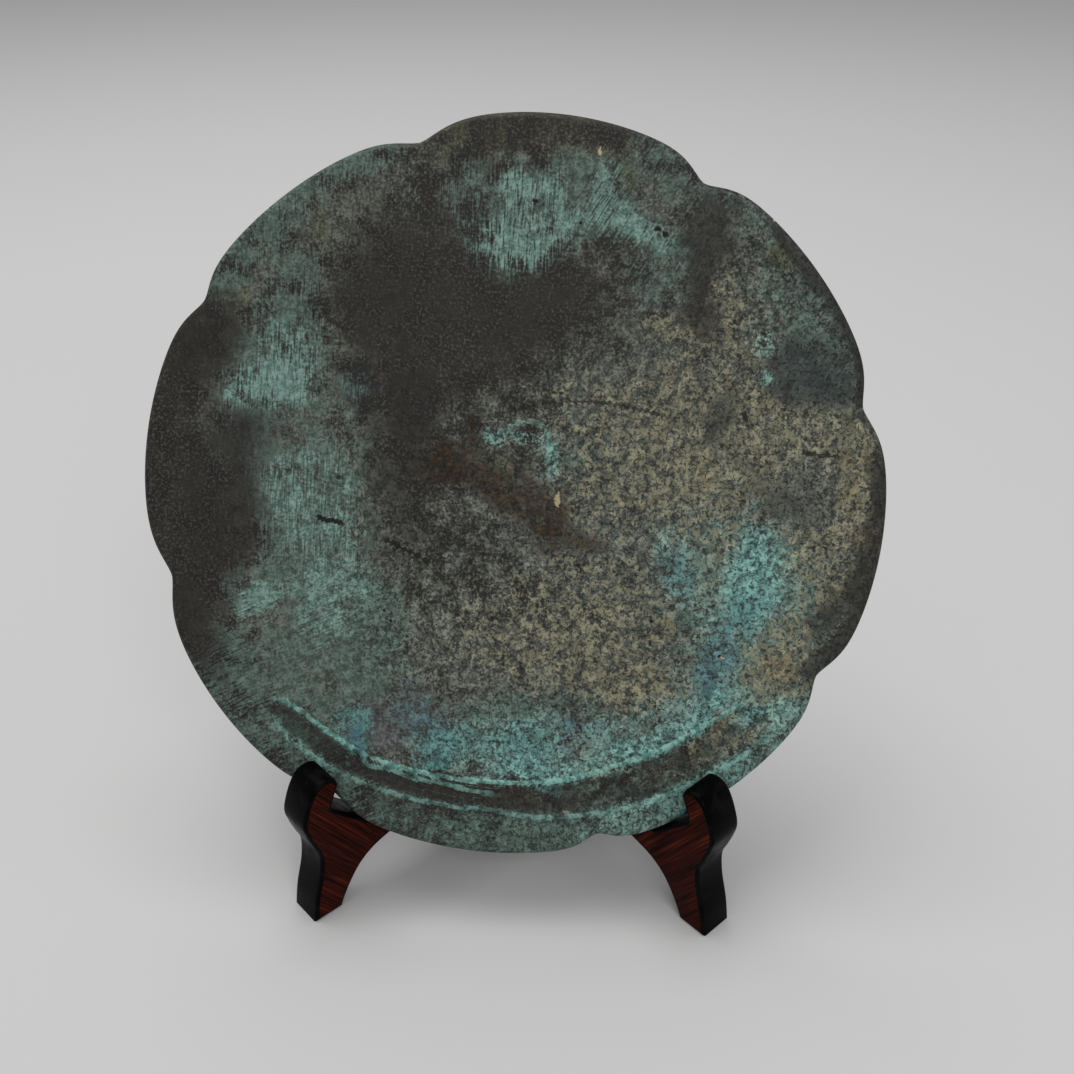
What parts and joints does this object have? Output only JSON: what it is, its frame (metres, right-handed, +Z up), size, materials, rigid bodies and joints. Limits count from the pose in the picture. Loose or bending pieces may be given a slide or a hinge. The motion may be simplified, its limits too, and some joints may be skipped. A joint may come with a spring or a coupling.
{
  "type": "ancient bronze mirror",
  "caption": "Cast bronze mirror with a lobed rim and a pierced knob on its back, leaning face forward in a low display stand of crossed hardwood boards.",
  "frame": {"origin": "middle of the object's footprint box, on the plane that the stand's feet rest on", "axes": "+Z up, -Y towards the viewer of the polished face, +X to that viewer's right"},
  "size_m": [0.2268, 0.1128, 0.2276],
  "materials": {
    "patinated_bronze": "satin",
    "dark_hardwood": "satin"
  },
  "bodies": {
    "root": {"mirror": "patinated_bronze", "stand_left_board": "dark_hardwood", "stand_right_board": "dark_hardwood"}
  },
  "joints": []
}
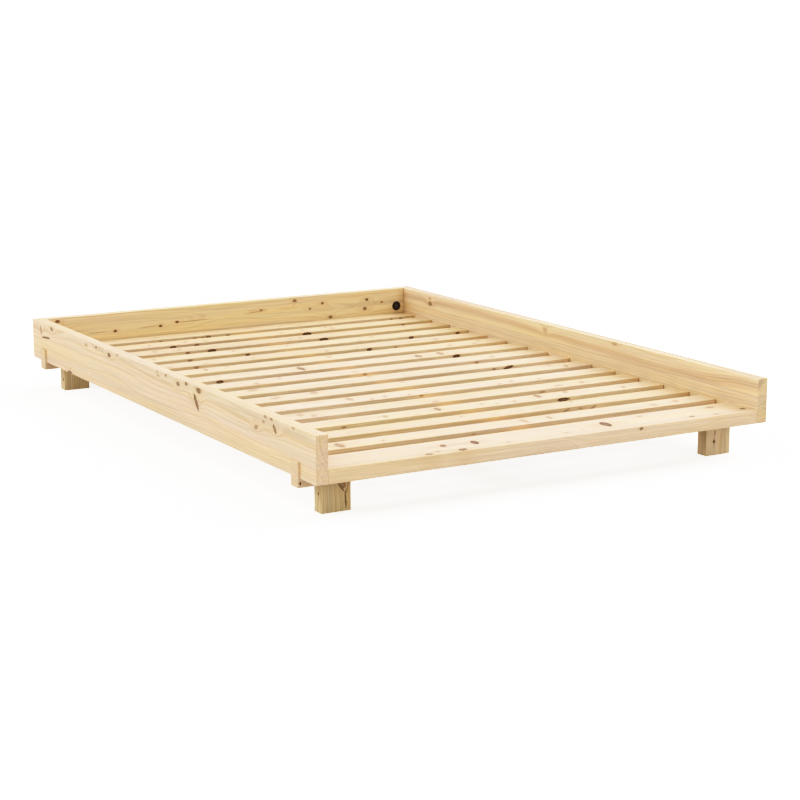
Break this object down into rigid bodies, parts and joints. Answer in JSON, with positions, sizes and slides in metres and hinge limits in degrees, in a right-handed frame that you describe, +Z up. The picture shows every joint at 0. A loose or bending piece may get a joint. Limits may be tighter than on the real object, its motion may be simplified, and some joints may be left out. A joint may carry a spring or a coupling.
{
  "type": "bed frame",
  "caption": "Low pine platform bed frame, open at the foot: raised side and head rails, slats on ledgers and a centre rail, short block legs under cross bars that pass through the side rails.",
  "frame": {"origin": "on the floor, in the middle of the frame's outer box", "axes": "+X across the bed, +Y from the open foot end to the head rail, +Z up"},
  "size_m": [1.494, 2.05, 0.234],
  "materials": {
    "rail_pine": "planed and lacquered clear, matt",
    "slat_pine": "planed, untreated",
    "leg_pine": "planed and lacquered clear, matt",
    "support_pine": "planed, untreated",
    "beech_dowel": "turned beech",
    "tape_webbing": "woven cotton tape",
    "black_plastic": "moulded, satin",
    "bronzed_steel": "dark plated",
    "zinc_steel": "zinc plated"
  },
  "bodies": {
    "root": {"bracket_screws": "zinc_steel", "cam_foot_left": "bronzed_steel", "cam_foot_right": "bronzed_steel", "cam_head_left": "bronzed_steel", "cam_head_right": "bronzed_steel", "cam_housing_foot_left": "black_plastic", "cam_housing_foot_right": "black_plastic", "cam_housing_head_left": "black_plastic", "cam_housing_head_right": "black_plastic", "centre_bracket_front_left": "zinc_steel", "centre_bracket_front_right": "zinc_steel", "centre_bracket_rear_left": "zinc_steel", "centre_bracket_rear_right": "zinc_steel", "centre_leg": "leg_pine", "centre_leg_screws": "zinc_steel", "centre_rail": "support_pine", "corner_dowels": "beech_dowel", "cross_bar_front": "leg_pine", "cross_bar_rear": "leg_pine", "foot_board": "rail_pine", "foot_board_screws": "zinc_steel", "head_rail": "rail_pine", "ledger_left": "support_pine", "ledger_right": "support_pine", "ledger_screws": "zinc_steel", "leg_dowels": "beech_dowel", "leg_front_left": "leg_pine", "leg_front_right": "leg_pine", "leg_rear_left": "leg_pine", "leg_rear_right": "leg_pine", "leg_screws": "zinc_steel", "rail_bolts": "zinc_steel", "rail_inserts": "zinc_steel", "side_rail_left": "rail_pine", "side_rail_right": "rail_pine", "slat_01": "slat_pine", "slat_02": "slat_pine", "slat_03": "slat_pine", "slat_04": "slat_pine", "slat_05": "slat_pine", "slat_06": "slat_pine", "slat_07": "slat_pine", "slat_08": "slat_pine", "slat_09": "slat_pine", "slat_10": "slat_pine", "slat_11": "slat_pine", "slat_12": "slat_pine", "slat_13": "slat_pine", "slat_14": "slat_pine", "slat_15": "slat_pine", "slat_screws": "zinc_steel", "slat_tape_left": "tape_webbing", "slat_tape_right": "tape_webbing", "tape_staples": "zinc_steel", "tie_bolt_foot_left": "zinc_steel", "tie_bolt_foot_right": "zinc_steel", "tie_bolt_head_left": "zinc_steel", "tie_bolt_head_right": "zinc_steel"}
  },
  "joints": []
}
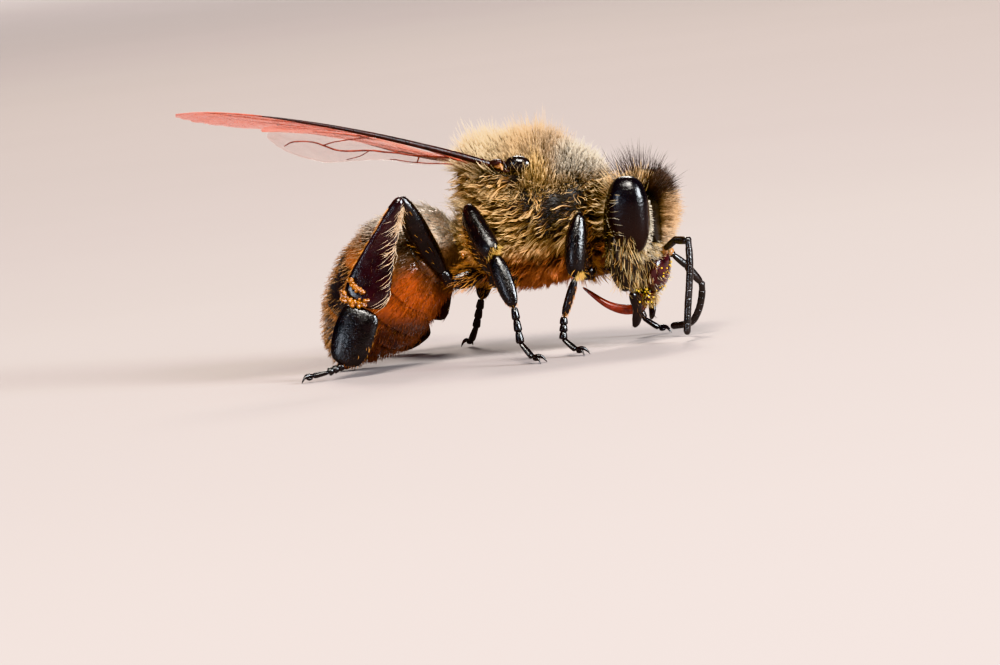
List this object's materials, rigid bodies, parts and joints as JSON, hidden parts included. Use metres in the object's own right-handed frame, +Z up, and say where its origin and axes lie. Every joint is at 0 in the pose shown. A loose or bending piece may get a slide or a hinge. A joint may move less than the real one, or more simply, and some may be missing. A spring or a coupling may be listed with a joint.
{
  "type": "honey bee worker",
  "caption": "Life-size still model of a honey bee worker, standing with its wings half raised and its abdomen curled down to the floor.",
  "frame": {"origin": "middle of the footprint's bounding box, on the floor", "axes": "+X towards the head, +Y to the bee's left, +Z up"},
  "size_m": [0.014, 0.0104, 0.0083],
  "materials": {
    "thorax_coat": "cream to ochre branched hair over dark cuticle",
    "face_coat": "tan and dark brown hair over a near-black head capsule",
    "amber_cuticle": "satin orange-brown plates with dark bands and pale hair",
    "black_cuticle": "glossy black-brown cuticle",
    "compound_eye": "glossy near-black, finely faceted",
    "mouthparts": "glossy chestnut",
    "wing_membrane": "clear pale amber membrane with brown veins"
  },
  "bodies": {
    "root": {"head": "face_coat", "eye_right": "compound_eye", "eye_left": "compound_eye", "antenna_right_scape": "black_cuticle", "antenna_right_flagellum": "black_cuticle", "antenna_left_scape": "black_cuticle", "antenna_left_flagellum": "black_cuticle", "mandible_right": "mouthparts", "mandible_left": "mouthparts", "proboscis": "mouthparts", "thorax": "thorax_coat", "tegula_right": "black_cuticle", "tegula_left": "black_cuticle", "forewing_right": "wing_membrane", "forewing_left": "wing_membrane", "hindwing_right": "wing_membrane", "hindwing_left": "wing_membrane", "abdomen_1": "amber_cuticle", "abdomen_2": "amber_cuticle", "abdomen_3": "amber_cuticle", "abdomen_4": "amber_cuticle", "abdomen_5": "amber_cuticle", "abdomen_6": "amber_cuticle", "foreleg_right_coxa": "black_cuticle", "foreleg_right_femur": "black_cuticle", "foreleg_right_tibia": "black_cuticle", "foreleg_right_basitarsus": "black_cuticle", "foreleg_right_tarsus": "black_cuticle", "foreleg_left_coxa": "black_cuticle", "foreleg_left_femur": "black_cuticle", "foreleg_left_tibia": "black_cuticle", "foreleg_left_basitarsus": "black_cuticle", "foreleg_left_tarsus": "black_cuticle", "midleg_right_coxa": "black_cuticle", "midleg_right_femur": "black_cuticle", "midleg_right_tibia": "black_cuticle", "midleg_right_basitarsus": "black_cuticle", "midleg_right_tarsus": "black_cuticle", "midleg_left_coxa": "black_cuticle", "midleg_left_femur": "black_cuticle", "midleg_left_tibia": "black_cuticle", "midleg_left_basitarsus": "black_cuticle", "midleg_left_tarsus": "black_cuticle", "hindleg_right_coxa": "black_cuticle", "hindleg_right_femur": "black_cuticle", "hindleg_right_tibia": "black_cuticle", "hindleg_right_basitarsus": "black_cuticle", "hindleg_right_tarsus": "black_cuticle", "hindleg_left_coxa": "black_cuticle", "hindleg_left_femur": "black_cuticle", "hindleg_left_tibia": "black_cuticle", "hindleg_left_basitarsus": "black_cuticle", "hindleg_left_tarsus": "black_cuticle"}
  },
  "joints": []
}
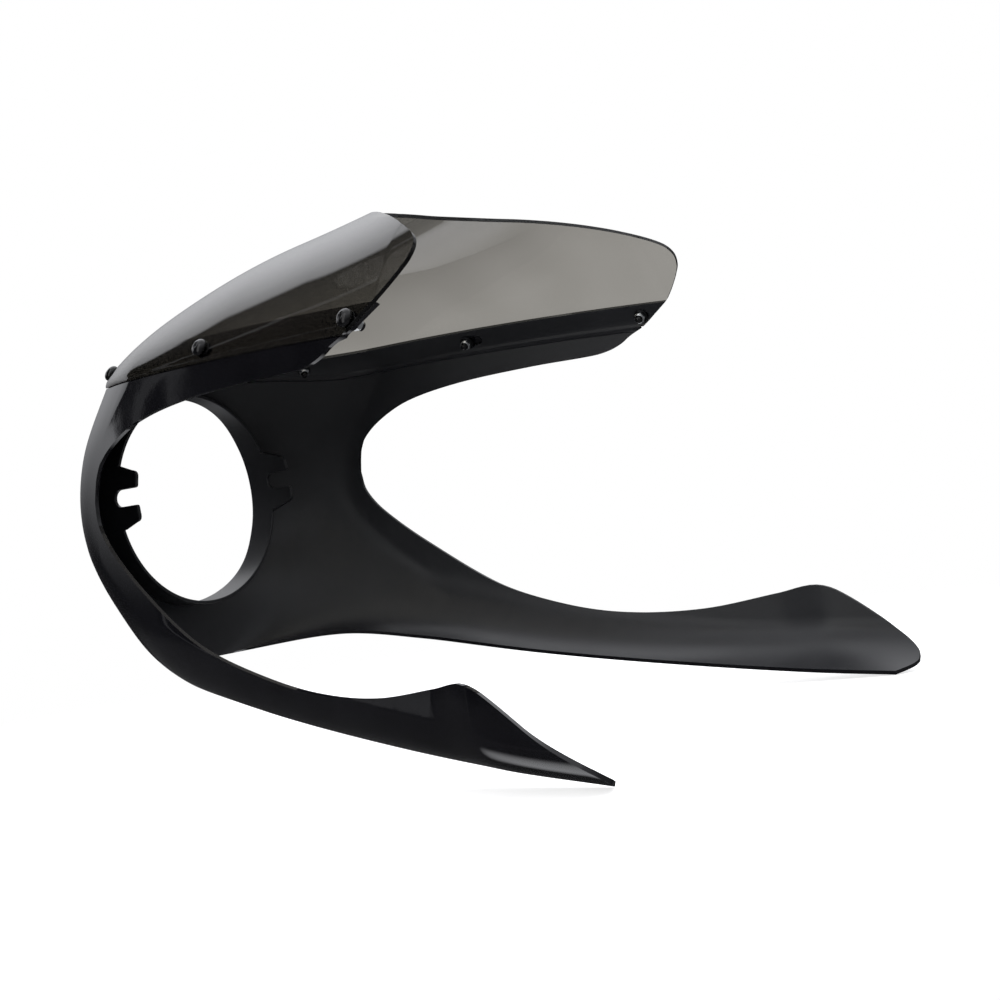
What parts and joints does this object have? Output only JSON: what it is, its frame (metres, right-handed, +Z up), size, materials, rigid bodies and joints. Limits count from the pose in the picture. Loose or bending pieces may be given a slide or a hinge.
────
Scan the listing above and copy all lines containing the word "down".

_CORRECT OUTPUT_:
Break this object down into rigid bodies, parts and joints. Answer in JSON, with positions, sizes and slides in metres and hinge limits in degrees, in a right-handed frame that you describe, +Z up. The picture shows every joint at 0. A loose or bending piece may get a joint. Limits may be tighter than on the real object, its motion may be simplified, and some joints may be left out. A joint may carry a spring or a coupling.
  "caption": "Life-size still model of a honey bee worker, standing with its wings half raised and its abdomen curled down to the floor.",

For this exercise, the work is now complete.